On Sat, Apr 14, 2012 at 10:56 AM, Nix <nix@esperi.org.uk> wrote:
> On 13 Apr 2012, Michael Kerrisk told this:
>
>> Hello Nix,
>>
>> On Fri, Apr 13, 2012 at 7:34 PM, Nix <nix@esperi.org.uk> wrote:
>>> On 13 Apr 2012, Carlos O'Donell stated:
>>>> (1) Official standards like http://pubs.opengroup.org/onlinepubs/009695399/
>>>> - Information about portability is very good.
>>>> - Unfortunately they do not document glibc specific information.
>>>>
>>>> (2) The GNU C Library manual http://www.gnu.org/software/libc/manual/
>>>> - Traditional manual available in many formats.
>>>>
>>>> (3) The man-pages project
>>>> http://man7.org/linux/man-pages/dir_all_alphabetic.html
>>>> - Detailed information per interface in man format.
>>>>
>>>> Each of (1), (2) and (3) offers our users choice in how they want to
>>>> view the APIs.
>>>
>>> If it wasn't for the GPL/GFDL licensing difference, it would seem
>>> reasonable to use the manpages for the things not documented in glibc as
>>> a source for glibc documentation -- the most notable is that (1), (2)
>>
>> Did you mean "(1), (3)"?
>
> *ouch* yes. I'm typoing everywhere today: obviously I should just
> retreat into a shell and pull it over me until I can type straight.
>
> (I checked that twice, too.)

;-)

>> ? ? ? ? ? ? ? ? ? ? ? ? ?(Note by the way, that man-pages coverage of
>> the pthreads API is far from complete. There's a good set of pages for
>> some of the basic APIs, but many others are as yet absent. See the
>> last part of http://www.kernel.org/doc/man-pages/missing_pages.html)
>
> Now *that* page is worth keeping track of.

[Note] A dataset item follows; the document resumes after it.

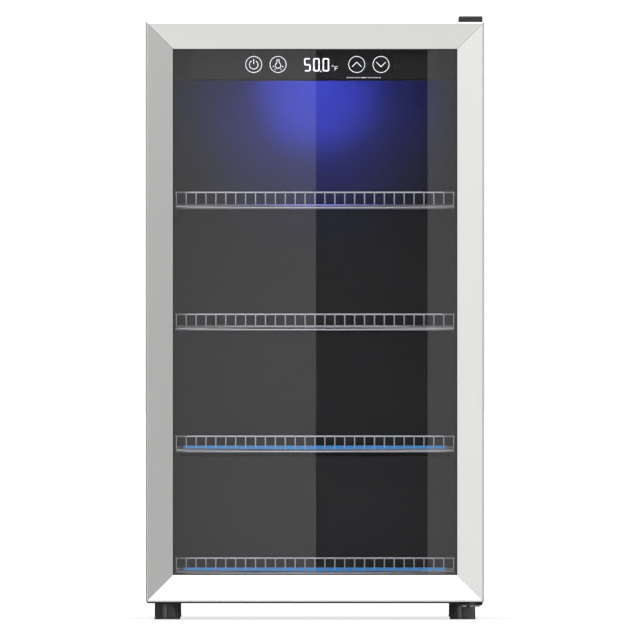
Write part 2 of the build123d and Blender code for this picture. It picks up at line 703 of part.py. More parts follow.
gland = turned([(3.6, -4), (8, -4), (8, -2), (6, -2), (6, 0), (8, 0), (8, 4), (5, 8), (3.6, 8)], 0, 0)
save("cord_gland", Pos(gland_x, back_y, gland_z) * Rot(-90, 0, 0) * gland)

# Control housing under the ceiling, behind the glass
panel_front_y = face_y + panel_setback
panel_half = inner_half - 3.0
panel_z = (ceiling_z - panel_height, ceiling_z)
fascia_back_y = panel_front_y + panel_wall
housing_y = (fascia_back_y, panel_front_y + panel_depth)
housing = block((-panel_half, panel_half), housing_y, panel_z)
housing -= block(
    (-panel_half + panel_wall, panel_half - panel_wall),
    (fascia_back_y - 1, housing_y[1] - panel_wall),
    (panel_z[0] + panel_wall, ceiling_z + 1),
)
lens_x = (-45.0, 45.0)
lens_z = (panel_z[0] + 5.0, panel_z[0] + 17.0)
lens_y = (housing_y[1] - panel_wall, housing_y[1] + 1.5)
housing -= block(lens_x, (lens_y[0] - 1, lens_y[1]), lens_z)
save("control_housing", housing.solid())
save("light_lens", block(lens_x, lens_y, lens_z))
lamp_board = block((-48.0, 48.0), (lens_y[0] - 1.6, lens_y[0]), (lens_z[0] - 2, lens_z[1] + 3))
display_x = (-20.0, 38.0)
display_z = (panel_z[0] + 11.0, panel_z[0] + 33.0)
fascia = block((-panel_half, panel_half), (panel_front_y, fascia_back_y), panel_z)
fascia -= block(display_x, (panel_front_y, fascia_back_y), display_z)
save("control_fascia", fascia.solid())
overlay_z = (panel_z[0] + overlay_margin, panel_z[1] - overlay_margin)
overlay_half = overlay_width / 2
overlay_y = (panel_front_y - overlay_sheet, panel_front_y)
save("touch_overlay", block((-overlay_half, overlay_half), overlay_y, overlay_z))
save("display_module", block(display_x, (panel_front_y, fascia_back_y + 4), display_z))
board_y = (fascia_back_y + 4, fascia_back_y + 5.6)
main_board = block((-150.0, 150.0), board_y, (panel_z[0] + 6, panel_z[1] - 5))
save("circuit_boards", main_board, lamp_board)

probe_y, probe_z = inner_back_y - 80.0, ceiling_z - 95.0
probe = rod((inner_half - 6, probe_y, probe_z), (inner_half - 6, probe_y + 30, probe_z), 3.5)
clip = block((inner_half - 6, inner_half), (probe_y + 8, probe_y + 20), (probe_z - 5, probe_z + 5))
save("temperature_probe", fused([probe, clip]))

# Wire shelves, numbered from the lowest
shelf_half = inner_half - shelf_side_gap
shelf_front_y = face_y + shelf_front_gap
main_y = shelf_front_y + main_wire / 2
upright_y = main_y + (main_wire + fence_wire) / 2 - weld
rim_y = upright_y + (fence_wire + rim_wire) / 2 - weld
deck_front_y = upright_y + fence_wire / 2
wire_reach = shelf_half - fence_wire / 2 - 0.85
upright_x = [-wire_reach + 2 * wire_reach * n / (wire_count - 1) for n in range(wire_count)]


def shelf_fence(level):
    """Upright wires welded between the thick front wire and the rim wire behind them."""
    bars = [rod((-shelf_half, main_y, level), (shelf_half, main_y, level), main_wire / 2)]
    rim_z = level + fence_height
    bars.append(rod((-shelf_half, rim_y, rim_z), (shelf_half, rim_y, rim_z), rim_wire / 2))
    low, high = level - cross_drop - 0.5, rim_z + rim_wire / 2
    bars += [rod((x, upright_y, low), (x, upright_y, high), fence_wire / 2) for x in upright_x]
    return fused(bars)


def shelf_deck(level, back):
    """Wires from front to back over a few cross wires."""
    deck_z, cross_z = level - deck_drop, level - cross_drop
    bars = [rod((x, deck_front_y, deck_z), (x, back, deck_z), deck_wire / 2) for x in upright_x]
    first = deck_front_y + cross_wire / 2 + 0.2
    last = back - 8.0
    for n in range(cross_count):
        y = first + (last - first) * n / (cross_count - 1)
        bars.append(rod((-shelf_half, y, cross_z), (shelf_half, y, cross_z), cross_wire / 2))
    stop_z = deck_z + (deck_wire + main_wire) / 2 - weld
    bars.append(rod((-shelf_half, last, stop_z), (shelf_half, last, stop_z), main_wire / 2))
    return fused(bars)


strip_y = rim_y + rim_wire / 2 + 0.4
for n, level in enumerate(shelf_levels):
    back = (hump_front_y if n == 0 else inner_back_y) - shelf_back_gap
    save(f"shelf_deck_{n + 1}", shelf_deck(level, back))
    save(f"shelf_fence_{n + 1}", shelf_fence(level))
    if n < 2:
        strip_z = level - deck_drop + deck_wire / 2
        strip_x = (-shelf_half + strip_inset, shelf_half - strip_inset)
        save(f"shelf_strip_{n + 1}", block(strip_x, (strip_y, strip_y + strip_sheet), (strip_z, strip_z + strip_height)))
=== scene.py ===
import json
import math

import bmesh
import bpy
import numpy as np
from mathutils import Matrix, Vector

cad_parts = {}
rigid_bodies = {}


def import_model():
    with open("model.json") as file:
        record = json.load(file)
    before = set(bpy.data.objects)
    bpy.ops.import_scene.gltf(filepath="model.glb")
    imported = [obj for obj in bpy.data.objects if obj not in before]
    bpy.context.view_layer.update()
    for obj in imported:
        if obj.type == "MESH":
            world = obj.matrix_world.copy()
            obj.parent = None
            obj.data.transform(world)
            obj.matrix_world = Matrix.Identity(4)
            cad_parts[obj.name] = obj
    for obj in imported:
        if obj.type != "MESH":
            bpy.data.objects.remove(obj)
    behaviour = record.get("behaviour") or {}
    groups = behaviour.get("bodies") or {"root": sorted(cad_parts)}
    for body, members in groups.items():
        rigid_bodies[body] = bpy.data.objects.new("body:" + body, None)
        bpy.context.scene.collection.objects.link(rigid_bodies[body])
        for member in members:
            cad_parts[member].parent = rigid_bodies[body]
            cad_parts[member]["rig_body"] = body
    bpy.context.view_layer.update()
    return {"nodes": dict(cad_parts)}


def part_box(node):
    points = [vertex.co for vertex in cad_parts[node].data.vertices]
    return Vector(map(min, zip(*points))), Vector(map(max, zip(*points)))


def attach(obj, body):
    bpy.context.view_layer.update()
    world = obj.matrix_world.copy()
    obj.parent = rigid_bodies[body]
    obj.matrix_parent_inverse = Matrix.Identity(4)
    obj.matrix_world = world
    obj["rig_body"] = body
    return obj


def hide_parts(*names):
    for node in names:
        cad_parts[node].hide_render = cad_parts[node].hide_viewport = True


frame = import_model()
nodes = frame["nodes"]
scene = bpy.context.scene

# ---- Camera ----
# A long lens, square on to the door and level with the middle of the cooler, so that nothing
# converges and all four sides of the door frame show the same width. Past about 42 m the
# views from other sides would have the cooler beyond their far clipping distance.
camera_distance = 36.0
picture_width = 0.8854
door_face_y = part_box("trim_stiles")[0].y
lens = bpy.data.cameras.new("camera")
lens.sensor_width = 36.0
lens.lens = lens.sensor_width * camera_distance / picture_width
lens.clip_start, lens.clip_end = 1.0, 400.0
camera = bpy.data.objects.new("camera", lens)
camera.location = (0.0049, door_face_y - camera_distance, 0.4191)
camera.rotation_euler = (math.pi / 2, 0, 0)
scene.collection.objects.link(camera)
scene.camera = camera
scene.view_settings.view_transform = "Standard"
scene.view_settings.look = "None"

# ---- Room ----
# White to the camera, a little dimmer as fill, and almost dark to mirrors, so that every
# reflection comes from the soft boxes and cards below.
fill_strength = 0.6
mirror_strength = 0.04
room = bpy.data.worlds.new("room")
scene.world = room
room.use_nodes = True
tree = room.node_tree
tree.nodes.clear()
ray = tree.nodes.new("ShaderNodeLightPath")
filled = tree.nodes.new("ShaderNodeMath")
filled.operation = "MINIMUM"
filled.inputs[1].default_value = 1.0
for_fill = tree.nodes.new("ShaderNodeMath")
for_fill.operation = "MULTIPLY_ADD"
for_fill.inputs[1].default_value = fill_strength - 1
for_fill.inputs[2].default_value = 1.0
mirrored = tree.nodes.new("ShaderNodeMath")
mirrored.operation = "GREATER_THAN"
mirrored.inputs[1].default_value = 0.5
for_gloss = tree.nodes.new("ShaderNodeMath")
for_gloss.operation = "MULTIPLY_ADD"
for_gloss.inputs[1].default_value = mirror_strength - 1
for_gloss.use_clamp = True
sky = tree.nodes.new("ShaderNodeBackground")
sky.inputs["Color"].default_value = (1, 1, 1, 1)
world_out = tree.nodes.new("ShaderNodeOutputWorld")
tree.links.new(ray.outputs["Diffuse Depth"], filled.inputs[0])
tree.links.new(filled.outputs[0], for_fill.inputs[0])
tree.links.new(ray.outputs["Glossy Depth"], mirrored.inputs[0])
tree.links.new(mirrored.outputs[0], for_gloss.inputs[0])
tree.links.new(for_fill.outputs[0], for_gloss.inputs[2])
tree.links.new(for_gloss.outputs[0], sky.inputs["Strength"])
tree.links.new(sky.outputs[0], world_out.inputs["Surface"])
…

Note though that is a hand-made creation, and not 100% complete or
accurate (but probably > 90% so).

> (if I ever learn enough troff that I can do more than cargo-cult man
> pages, I might try writing some of those missing bits.)
>
>>> and Michael's book all document pthreads, while the glibc docs don't
>>> mention them. (The book's documentation is particularly good: I don't
>>> feel like I truly understood pthreads until I read it.)
>>
>> Thanks, that's nice to hear. I sweated some blood over trying to make
>> some pieces clear. (Thread-specific data springs to mind.)
>
> Well, your effort was not wasted. I can't say I left it liking pthreads
> to any great degree, but at least I understood it enough to dislike it
> for good reasons (and to fix bugs in threaded programs). TLPI has
> supplanted APUE on my shelves now. Before it was published I had
> despaired of anyone writing anything as clear and useful as APUE ever
> again, so thank you!

You're very welcome. Any comparison with APUE is always great praise.
WRS was a genius of a write; I'm standing on the shoulders of giants,
and so on.

>>> But the licensing difference probably means that glibc needs to write
>>> docs for pthreads from scratch :(
>>
>> Above, you mentioned the "GPL/GFDL licensing difference", and here you
>> mention licensing difference again. I'm not sure what you're alluding
>> to here.
>
> Well, glibc's documentation is GFDL. man-pages is (mostly?) not. And
> man-pages's pages are mostly written by multiple people. So direct
> transfer of text from man-pages into the glibc documentation seems
> likely to be difficult at best.

There are no GFDL pages in man-pages. Once upon a time there were one
or two. These were explicitly removed/rewritten to make life easier
for Debian.

>> 508 pages under what I call the "verbatim license"
>> (http://www.kernel.org/doc/man-pages/licenses.html#verbatim I don't
>> know the origin of the license, or whether it has another name, but
>> it's the license I tend to favor, and Andries likewise seemed to favor
>> it.)
>
> At first sight, this looks GFDL-compatible, but I'm not a lawyer nor
> have I ever played one even in a dream, let alone on TV. If it *is*
> GFDL-compatible, then one-way copying into glibc's info pages may be
> possible (if the formatting and stylistic differences between man-pages
> and glibc's documentation are easy enough to compensate for for that to
> be worthwhile, of course).
>
>> 325 pages licensed as GPL--specifically GPLv2, either explicitly, or
>> implicitly (by implication of when the license note was placed).
>
> Probably much harder to copy into glibc :(

See my other reply to Carlos. I suggest that the way forward is not to
duplicated content or effort in man-pages and the glibc manual. Aside
from the effort, there's all the other problems (e.g., sync issues)
that result when one copies documentation between two places.